Task directions:
Your task is to give the data again, exactly, with every line intact.

Information supplied:

■ ■ ■

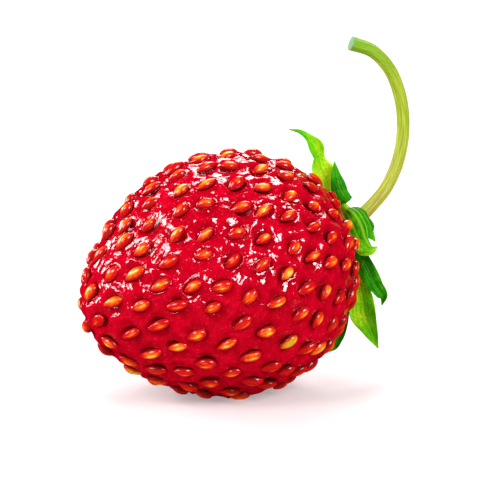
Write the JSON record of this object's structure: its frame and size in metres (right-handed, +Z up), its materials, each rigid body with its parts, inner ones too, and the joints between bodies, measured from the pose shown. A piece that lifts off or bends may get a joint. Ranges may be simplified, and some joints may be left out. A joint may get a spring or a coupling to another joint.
{
  "type": "wild strawberry",
  "caption": "Ripe wild strawberry lying on its side, a blunt cone studded with raised achenes, with a leafy calyx and a bowed, cut stalk.",
  "frame": {"origin": "Middle of the small flat spot that the berry rests on.", "axes": "+Z up. The berry's axis lies in the XZ plane: its tip points to -X, a little downwards, and its calyx end faces +X. +Y completes the right-handed frame."},
  "size_m": [0.026, 0.0167, 0.0225],
  "materials": {
    "flesh": "wet, glossy, translucent red flesh",
    "achene": "glossy orange-red seed with fine streaks",
    "calyx_disc": "soft green plant tissue",
    "sepal": "veined yellow-green leaf",
    "bractlet": "veined dark green leaf",
    "pedicel": "ribbed yellow-green stalk"
  },
  "bodies": {
    "root": {"berry": "flesh", "calyx_disc": "calyx_disc", "sepal_1": "sepal", "sepal_2": "sepal", "sepal_3": "sepal", "sepal_4": "sepal", "sepal_5": "sepal", "bractlet_1": "bractlet", "bractlet_2": "bractlet", "bractlet_3": "bractlet", "bractlet_4": "bractlet", "bractlet_5": "bractlet", "pedicel": "pedicel"}
  },
  "joints": []
}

■ ■ ■

Problem solution:
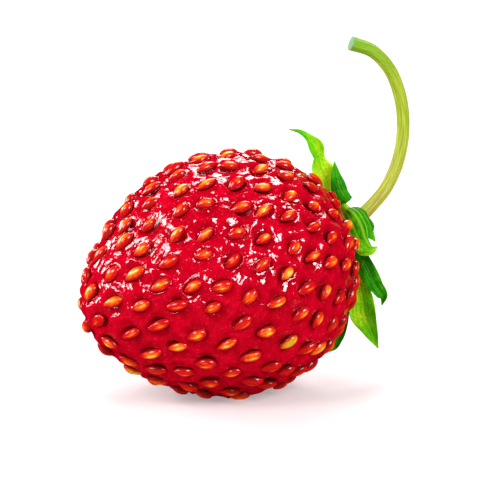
Write the JSON record of this object's structure: its frame and size in metres (right-handed, +Z up), its materials, each rigid body with its parts, inner ones too, and the joints between bodies, measured from the pose shown. A piece that lifts off or bends may get a joint. Ranges may be simplified, and some joints may be left out. A joint may get a spring or a coupling to another joint.
{
  "type": "wild strawberry",
  "caption": "Ripe wild strawberry lying on its side, a blunt cone studded with raised achenes, with a leafy calyx and a bowed, cut stalk.",
  "frame": {"origin": "Middle of the small flat spot that the berry rests on.", "axes": "+Z up. The berry's axis lies in the XZ plane: its tip points to -X, a little downwards, and its calyx end faces +X. +Y completes the right-handed frame."},
  "size_m": [0.026, 0.0167, 0.0225],
  "materials": {
    "flesh": "wet, glossy, translucent red flesh",
    "achene": "glossy orange-red seed with fine streaks",
    "calyx_disc": "soft green plant tissue",
    "sepal": "veined yellow-green leaf",
    "bractlet": "veined dark green leaf",
    "pedicel": "ribbed yellow-green stalk"
  },
  "bodies": {
    "root": {"berry": "flesh", "calyx_disc": "calyx_disc", "sepal_1": "sepal", "sepal_2": "sepal", "sepal_3": "sepal", "sepal_4": "sepal", "sepal_5": "sepal", "bractlet_1": "bractlet", "bractlet_2": "bractlet", "bractlet_3": "bractlet", "bractlet_4": "bractlet", "bractlet_5": "bractlet", "pedicel": "pedicel"}
  },
  "joints": []
}